══ Supplied data ══

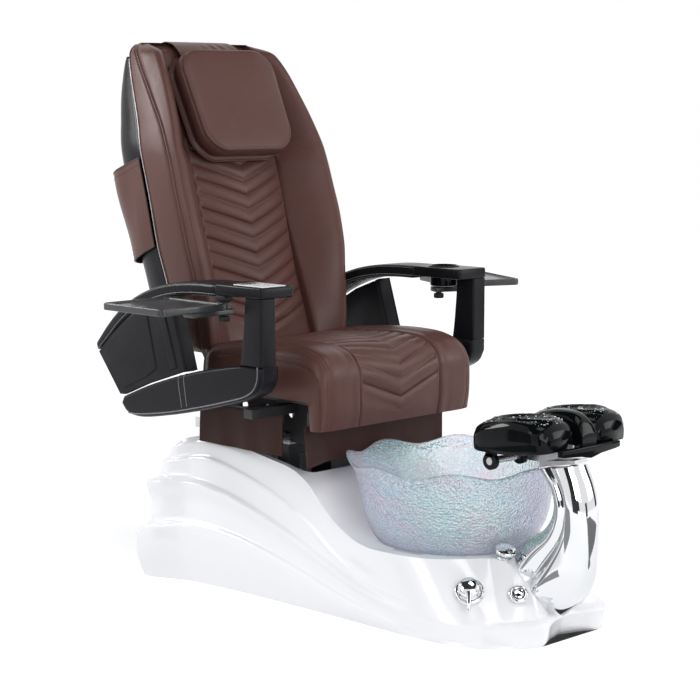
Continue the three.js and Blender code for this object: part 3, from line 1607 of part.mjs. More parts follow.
function makeControlBox() {
  return softBox([-118, -28], [245, 385], [TUBE + SEAT_GAP, TUBE + 90], 8);
}

// ---------------------------------------------------------------- assembly

const finish = (color, roughness, metalness = 0, more = {}) =>
  new THREE.MeshStandardMaterial({ color, roughness, metalness, ...more });

const gelcoat = finish(0xf4f4f6, 0.25);
const leather = finish(0x4a2a28, 0.5);
const blackVinyl = finish(0x17181b, 0.45);
const blackShell = finish(0x121316, 0.3);
const blackSteel = finish(0x1c1d1f, 0.5, 0.6);
const chrome = finish(0xd8dade, 0.08, 1);
const steel = finish(0xa9abae, 0.35, 0.9);
const gloss = finish(0x0a0b0d, 0.08);
const glass = finish(0xdfe8f2, 0.1, 0, { transparent: true, opacity: 0.4 });
const rubber = finish(0x202020, 0.9);
const silver = finish(0xc9ccd2, 0.25, 0.6);
const membrane = finish(0xe9e9ea, 0.35);
const darkPlastic = finish(0x25272a, 0.6);

const chair = new THREE.Group();
const base = new THREE.Group();
const seat = new THREE.Group(); // all that rides on the slide rails
const back = new THREE.Group();
chair.add(base, seat);
seat.add(back);
seat.position.z = SEAT_RISE;

function add(group, name, geometry, material) {
  const mesh = new THREE.Mesh(geometry, material);
  mesh.name = name;
  group.add(mesh);
}

add(base, "base_shell", makeBaseShell(), gelcoat);
add(base, "base_frame", makeBaseFrame(), blackSteel);
add(base, "control_box", makeControlBox(), darkPlastic);
add(base, "basin", makeBasin(), glass);
add(base, "basin_gasket", makeGasket(), rubber);
add(base, "drain_flange", makeDrain(), chrome);
add(base, "drain_stopper", makeStopper(), chrome);
add(base, "jet_motor", makeJetMotor(), darkPlastic);
add(base, "jet_impeller", makeImpeller(), darkPlastic);
add(base, "jet_cover", makeJetCover(), chrome);
add(base, "pillar", makePillar(), chrome);
add(base, "footrest_bracket", makeFootrestBracket(), steel);
add(base, "footrest_saddle", makeSaddle(), gloss);
add(base, "footrest_cowl", makeCowl(), gloss);
add(base, "mixer_plate", makeMixerPlate(), chrome);
add(base, "mixer_lever", makeMixerLever(), chrome);
add(base, "air_switch_bezel", makeSwitchBezel(), chrome);
add(base, "air_switch_button", makeSwitchButton(), chrome);
add(base, "sprayer_holder", makeSprayerHolder(), chrome);
add(base, "sprayer", makeSprayer(), chrome);
add(base, "slide_actuator", makeSlideActuator(), darkPlastic);
add(base, "slide_rod", makeSlideRod(), steel);
add(seat, "seat_frame", makeSeatFrame(), blackSteel);
add(seat, "seat_pan", makeSeatPan(), darkPlastic);
add(seat, "seat_cushion", makeSeatCushion(), leather);
add(seat, "skirt_front", makeFrontSkirt(), leather);
add(seat, "recline_actuator", makeReclineActuator(), darkPlastic);
add(seat, "recline_rod", makeReclineRod(), steel);
add(back, "back_frame", makeBackFrame(), blackSteel);
add(back, "back_shell", makeBackShell(), blackShell);
add(back, "back_cushion", makeBackCushion(), leather);
add(back, "back_pocket", makePocket(), leather);
add(back, "massage_rails", makeGuideRails(), steel);
add(back, "massage_carriage", makeCarriage(), darkPlastic);
add(back, "headrest_strap", makeStrap(), leather);
add(back, "headrest_pillow", makePillow(), leather);
add(seat, "keypad", makeKeypad(), membrane);
add(seat, "cup_holder", makeCup(), darkPlastic);

for (const [word, side] of [["near", -1], ["far", 1]]) {
  add(base, `slide_rail_${word}`, makeRail(side), steel);
  add(base, `foot_pad_${word}`, makeFootPad(side), gloss);
  add(seat, `skirt_${word}`, makeSideSkirt(side), leather);
  add(seat, `arm_pod_${word}`, makePod(side), blackVinyl);
  add(seat, `arm_post_${word}`, makePost(side), blackShell);
  add(seat, `arm_block_${word}`, makeBlock(side), blackShell);
  add(seat, `arm_arch_${word}`, makeArc(side), blackVinyl);
  add(seat, `arm_shield_${word}`, makeShield(side), blackShell);
  add(seat, `tray_bracket_${word}`, makeTrayBracket(side), blackSteel);
  add(seat, `tray_${word}`, makeTray(side), blackShell);
  add(back, `back_trim_${word}`, makeTrim(side), silver);
}

export default chair;
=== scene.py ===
"""The looks of a pedicure spa chair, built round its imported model.

Shapes are worked out in millimetres, in the row frame (+Z up, the sitter faces -Y), and put into
the scene in metres.
"""
import math

import bmesh
import bpy
import numpy as np
from mathutils import Matrix, Vector, noise
from mathutils.bvhtree import BVHTree


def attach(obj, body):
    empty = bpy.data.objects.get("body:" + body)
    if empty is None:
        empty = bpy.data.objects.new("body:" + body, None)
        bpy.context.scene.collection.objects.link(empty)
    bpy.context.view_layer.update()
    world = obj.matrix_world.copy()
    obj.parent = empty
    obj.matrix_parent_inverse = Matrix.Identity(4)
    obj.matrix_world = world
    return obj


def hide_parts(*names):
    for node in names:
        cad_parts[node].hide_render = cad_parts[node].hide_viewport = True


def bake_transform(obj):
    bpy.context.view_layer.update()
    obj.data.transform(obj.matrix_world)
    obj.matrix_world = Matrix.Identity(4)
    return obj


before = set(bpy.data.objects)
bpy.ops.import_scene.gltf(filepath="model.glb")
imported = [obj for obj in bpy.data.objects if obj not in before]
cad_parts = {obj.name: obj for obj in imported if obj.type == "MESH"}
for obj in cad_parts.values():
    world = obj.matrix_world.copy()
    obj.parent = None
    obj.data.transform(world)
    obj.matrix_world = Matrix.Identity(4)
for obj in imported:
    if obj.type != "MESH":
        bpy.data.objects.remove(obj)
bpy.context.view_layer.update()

MM = 0.001
SIDES = (("near", -1), ("far", 1))

# ---------------------------------------------------------------- camera

CAMERA_PLACE = (-3.515, -3.397, 1.295)
CAMERA_TILT = 82.4  # degrees up from straight down
CAMERA_TURN = -44.8
LENS = 97.7
SENSOR_WIDTH = 36

bpy.context.scene.view_settings.view_transform = "Standard"
camera_data = bpy.data.cameras.new("camera")
camera_data.lens = LENS
camera_data.sensor_width = SENSOR_WIDTH
camera = bpy.data.objects.new("camera", camera_data)
camera.location = CAMERA_PLACE
camera.rotation_euler = (math.radians(CAMERA_TILT), 0, math.radians(CAMERA_TURN))
bpy.context.scene.collection.objects.link(camera)
bpy.context.scene.camera = camera

# ---------------------------------------------------------------- floor, background and light

SOFT_LIGHT = (0.95, 0.97, 1, 1)
SOFT_LIGHT_STRENGTH = 0.5
WHITE = (1, 1, 1, 1)
FLOOR_RADIUS = 14
GLOW_REACH = (1.0, 4.5)  # metres from the middle, where the floor's own white starts and ends growing
GLOW_SHARE = (0.36, 0.7)


def seen_directly(nodes, links):
    """1 for what the camera, reflections and glass see, and 0 for the light on the pieces."""
    path = nodes.new("ShaderNodeLightPath")
    seen = path.outputs["Is Camera Ray"]
    for ray in ("Is Glossy Ray", "Is Transmission Ray"):
        either = nodes.new("ShaderNodeMath")
        either.operation = "MAXIMUM"
        links.new(seen, either.inputs[0])
        links.new(path.outputs[ray], either.inputs[1])
        seen = either.outputs[0]
    return seen


def map_range(nodes, links, value, low, high, out_low, out_high):
    """A value carried over from one range to another."""
    node = nodes.new("ShaderNodeMapRange")
    limits = (("From Min", low), ("From Max", high), ("To Min", out_low), ("To Max", out_high))
    for key, number in limits:
        node.inputs[key].default_value = number
    links.new(value, node.inputs["Value"])
    return node.outputs["Result"]


def matt_look(name, shade, roughness=0.5):
    """A plain grey material without shine."""
    look = bpy.data.materials.new(name)
    look.use_nodes = True
    shader = look.node_tree.nodes["Principled BSDF"]
    shader.inputs["Base Color"].default_value = (shade, shade, shade, 1)
    shader.inputs["Roughness"].default_value = roughness
    shader.inputs["Specular IOR Level"].default_value = 0
    return look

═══

» **The problem**
Each line from the line containing "for (const [word, side]" through the line containing "obj.data.transform(world)" is to be transcribed exactly, and no other line.

» **Expected output**
for (const [word, side] of [["near", -1], ["far", 1]]) {
  add(base, `slide_rail_${word}`, makeRail(side), steel);
  add(base, `foot_pad_${word}`, makeFootPad(side), gloss);
  add(seat, `skirt_${word}`, makeSideSkirt(side), leather);
  add(seat, `arm_pod_${word}`, makePod(side), blackVinyl);
  add(seat, `arm_post_${word}`, makePost(side), blackShell);
  add(seat, `arm_block_${word}`, makeBlock(side), blackShell);
  add(seat, `arm_arch_${word}`, makeArc(side), blackVinyl);
  add(seat, `arm_shield_${word}`, makeShield(side), blackShell);
  add(seat, `tray_bracket_${word}`, makeTrayBracket(side), blackSteel);
  add(seat, `tray_${word}`, makeTray(side), blackShell);
  add(back, `back_trim_${word}`, makeTrim(side), silver);
}

export default chair;
=== scene.py ===
"""The looks of a pedicure spa chair, built round its imported model.

Shapes are worked out in millimetres, in the row frame (+Z up, the sitter faces -Y), and put into
the scene in metres.
"""
import math

import bmesh
import bpy
import numpy as np
from mathutils import Matrix, Vector, noise
from mathutils.bvhtree import BVHTree


def attach(obj, body):
    empty = bpy.data.objects.get("body:" + body)
    if empty is None:
        empty = bpy.data.objects.new("body:" + body, None)
        bpy.context.scene.collection.objects.link(empty)
    bpy.context.view_layer.update()
    world = obj.matrix_world.copy()
    obj.parent = empty
    obj.matrix_parent_inverse = Matrix.Identity(4)
    obj.matrix_world = world
    return obj


def hide_parts(*names):
    for node in names:
        cad_parts[node].hide_render = cad_parts[node].hide_viewport = True


def bake_transform(obj):
    bpy.context.view_layer.update()
    obj.data.transform(obj.matrix_world)
    obj.matrix_world = Matrix.Identity(4)
    return obj


before = set(bpy.data.objects)
bpy.ops.import_scene.gltf(filepath="model.glb")
imported = [obj for obj in bpy.data.objects if obj not in before]
cad_parts = {obj.name: obj for obj in imported if obj.type == "MESH"}
for obj in cad_parts.values():
    world = obj.matrix_world.copy()
    obj.parent = None
    obj.data.transform(world)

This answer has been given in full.